Speaking at Chatham House, London, on Thursday on the topic: “Prospects for Democratic Consolidation in Africa: Nigeria’s Transition,” Mr. Buhari while specifically talking about the insurgency in the north-eastern part of the country said the Nigerian government’s handling of the Boko Haram terrorist made the country and its military a laughing stock.

The former head of state said as a retired general, he is well acquainted with the state of the military in the past and recalled its heroic adventures in Burma, the Democratic Republic of Congo, Sierra Leone, Liberia, Darfur and in many other peacekeeping operations in several parts of the world.

“But in the matter of this insurgency, our soldiers have neither received the necessary support nor the required incentives to tackle this problem. The government has also failed in any effort towards a multi-dimensional response to this problem leading to a situation in which we have now become dependent on our neighbours to come to our rescue.

“Let me assure you that if I am elected president, the world will have no cause to worry about Nigeria as it has had to recently; that Nigeria will return to its stabilising role in West Africa; and that no inch of Nigerian territory will ever be lost to the enemy because we will pay special attention to the welfare of our soldiers in and out of service.

“we will give them adequate and modern arms and ammunition to work with; we will improve intelligence gathering and border controls to choke Boko Haram’s financial and equipment channels, we will be tough on terrorism and tough on its root causes by initiating a comprehensive economic development plan promoting infrastructural development, job creation, agriculture and industry in the affected areas.

“We will always act on time and not allow problems to irresponsibly fester, and I, Muhammadu Buhari, will always lead from the front and return Nigeria to its leadership role in regional and international efforts to combat terrorism,” he said.

On the economy, Mr. Buhari said the fall in prices of oil has brought Nigeria’s economic and social stress to the fore.

He said after the rebasing exercise in April 2014, Nigeria overtook South Africa as Africa’s largest economy, adding that the country’s GDP is now valued at $510 billion and its economy rated 26th in the world.

“Also on the bright side, inflation has been kept at single digit for a while and our economy has grown at an average of 7 per cent for about a decade,” he said.

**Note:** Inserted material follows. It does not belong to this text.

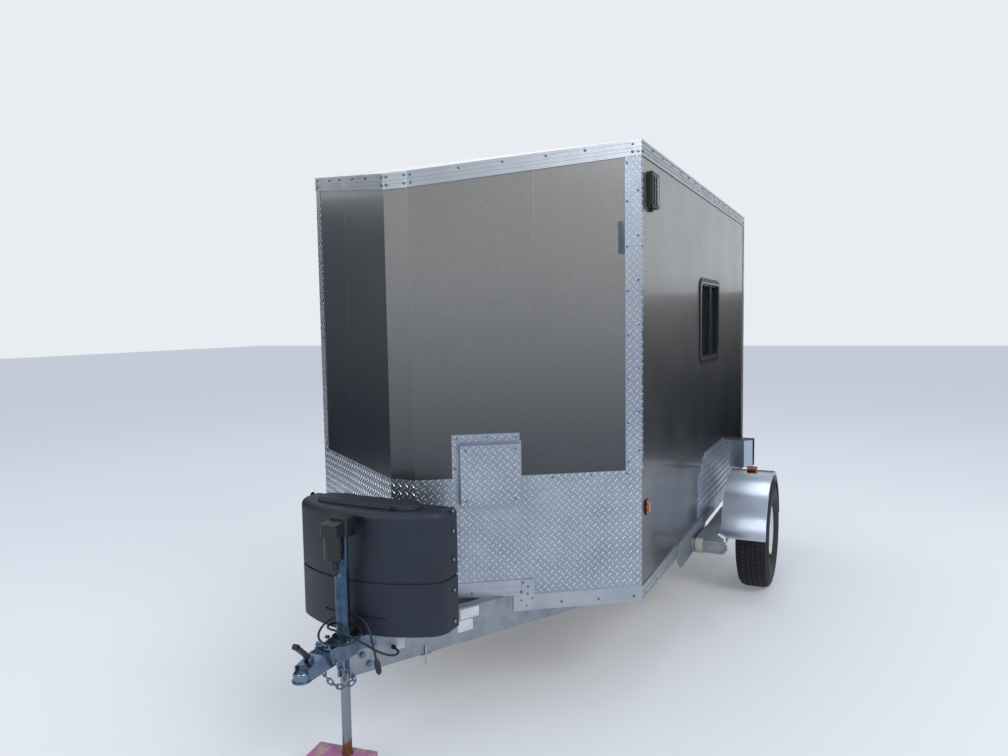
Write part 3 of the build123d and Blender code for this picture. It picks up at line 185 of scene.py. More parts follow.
def per_mm(size):
    """Texture scale that gives details of that many millimetres."""
    return 1000 / size


def link(owner, source, node, key):
    """Feeds a pattern, given as a node or as one of its outputs, into a node's input."""
    if isinstance(source, bpy.types.Node):
        source = next(output for output in source.outputs if output.enabled)
    owner.node_tree.links.new(source, node.inputs[key])


def add_node(owner, kind, inputs=None, **settings):
    """Adds a node, applies its settings, and gives each named input a value or a pattern."""
    node = owner.node_tree.nodes.new(kind)
    for name, value in settings.items():
        setattr(node, name, value)
    for key, value in (inputs or {}).items():
        if isinstance(value, (bpy.types.Node, bpy.types.NodeSocket)):
            link(owner, value, node, key)
        else:
            node.inputs[key].default_value = value
    return node


def shade(owner, shader, **patterns):
    """Feeds patterns into a shader's sockets."""
    for key, pattern in patterns.items():
        link(owner, pattern, shader, key.replace("_", " "))


def noise(owner, place, size, detail, roughness=0.5, distortion=0.0):
    """Clouds whose largest bumps are that many millimetres."""
    return add_node(owner, "ShaderNodeTexNoise", {
        "Vector": place, "Scale": per_mm(size), "Detail": detail, "Roughness": roughness,
        "Distortion": distortion})


def span(owner, value, low, high, to_low=0.0, to_high=1.0, **settings):
    """Stretches a pattern's values from low and high to two others, and cuts off what lies outside."""
    return add_node(owner, "ShaderNodeMapRange", {
        "Value": value, "From Min": low, "From Max": high, "To Min": to_low, "To Max": to_high}, **settings)


def mix(owner, factor, first, second, blend="MIX"):
    """Goes from one tone to another by a factor. A tone is a hex value or a pattern."""
    first, second = [paint(tone) if isinstance(tone, str) else tone for tone in (first, second)]
    return add_node(owner, "ShaderNodeMix", {"Factor": factor, "A": first, "B": second},
                    data_type="RGBA", blend_type=blend)


def bumps(owner, height, strength, distance, **inputs):
    """Relief from a pattern, that many metres high."""
    return add_node(owner, "ShaderNodeBump", {
        "Height": height, "Strength": strength, "Distance": distance, **inputs})


def new_material(name, **values):
    """A material with its shader's own sockets set, its shader, and the place on the object."""
    material = bpy.data.materials.new(name)
    material.use_nodes = True
    shader = material.node_tree.nodes["Principled BSDF"]
    for key, value in values.items():
        shader.inputs[key.replace("_", " ")].default_value = value
    place = add_node(material, "ShaderNodeTexCoord").outputs["Object"]
    return material, shader, place


# %% [markdown]
# ## Painted sheet
#
# The walls are aluminium sheet with a baked charcoal paint, fine metal flakes under a clear gloss. Its colour
# carries a painted reflection: near black low down, standing for the dark ground that it mirrors, and warm
# grey high up, standing for the sky. Large sheets are never flat: they swell a millimetre or two between
# their fixings, which bends the reflections. Three noises do this: flakes, slow swells, and a thin film of
# road dust that is heavier near the frame.

# %% Charcoal sheet
charcoal, shader, place = new_material(
    "charcoal_flake_paint", Metallic=0.6, Coat_Weight=0.3, Coat_Roughness=0.09)
flakes = noise(charcoal, place, 3, 2.0)
flake_tone = span(charcoal, flakes, 0.35, 0.65)
height = add_node(charcoal, "ShaderNodeSeparateXYZ", {"Vector": place}).outputs["Z"]
# Painted reflection: a smooth step by height goes from near black at the bottom, for the dark ground mirrored
# there, to warm grey at the top, for the sky.
fade = span(charcoal, height, sill_z + 0.25, sill_z + 1.65, interpolation_type="SMOOTHSTEP")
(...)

He, however, said the country’s touted economic growth is more of paper growth, a growth that, he said, on account of mismanagement, profligacy and corruption, has not translated to human development or shared prosperity.

Mr. Buhari said “a development economist once said three questions should be asked about a country’s development: one, what is happening to poverty? Two, what is happening to unemployment? And three, what is happening to inequality?

“The answers to these questions in Nigeria show that the current administration has created two economies in one country, a sorry tale of two nations: one economy for a few who have so much in their tiny island of prosperity; and the other economy for the many who have so little in their vast ocean of misery”.

He argued that even by official figures, 33.1 per cent of Nigerians live in extreme poverty, almost the population of the United Kingdom. He said there is also the unemployment crisis simmering beneath the surface, ready to explode at the slightest stress, with officially 23.9 per cent of the country’s adult population and almost 60 per cent of its youth unemployed.

“We also have one of the highest rates of inequalities in the world,” he said.

He stated that it is therefore, not surprising that Nigeria’s performance on most governance and development indicators (like Mo Ibrahim Index on African Governance and UNDP’s Human Development Index.) are unflattering. With fall in the prices of oil, which accounts for more than 70 per cent of government revenues, and lack of savings from more than a decade of oil boom, the poor will be disproportionately impacted, he said.

What to do

The opposition politician said in the face of dwindling revenues, a good place to start the repositioning of Nigeria’s economy is to swiftly tackle two ills that have ballooned under the present administration: waste and corruption. And in doing that, he would, if elected, lead the way, with the force of personal example.

Mr. Buhari said there would be no confusion as to where he stands on corruption, adding, “The corrupt will not be appointed into my administration”.

“First and foremost, we will plug the holes in the budgetary process. Revenue producing entities such as NNPC and Customs and Excise will have one set of books only.

“Their revenues will be publicly disclosed and regularly audited. The institutions of state dedicated to fighting corruption will be given independence and prosecutorial authority without political interference,” he said.

Mr. Buhari also emphasised that any war waged on corruption should not be misconstrued as settling old scores or a witch-hunt.

“I’m running for President to lead Nigeria to prosperity and not adversity,” he said.

In reforming the economy, he said he would use savings that arise from blocking these leakages and the proceeds recovered from corruption to fund his party’s social investment programmes in education, health, and safety nets such as free school meals for children, emergency public works for unemployed youth and pensions for the elderly.

“As a progressive party, we must reform our political economy to unleash the pent-up ingenuity and productivity of the Nigerian people thus freeing them from the curse of poverty.

“We will run a private sector-led economy but maintain an active role for government through strong regulatory oversight and deliberate interventions and incentives to diversify the base of our economy, strengthen productive sectors, improve the productive capacities of our people and create jobs for our teeming youths.

“In short, we will run a functional economy driven by a worldview that sees growth not as an end by itself, but as a tool to create a society that works for all, rich and poor alike.

“On March 28, Nigeria has a decision to make. To vote for the continuity of failure or to elect progressive change. I believe the people will choose wisely,” Mr. Buhari said.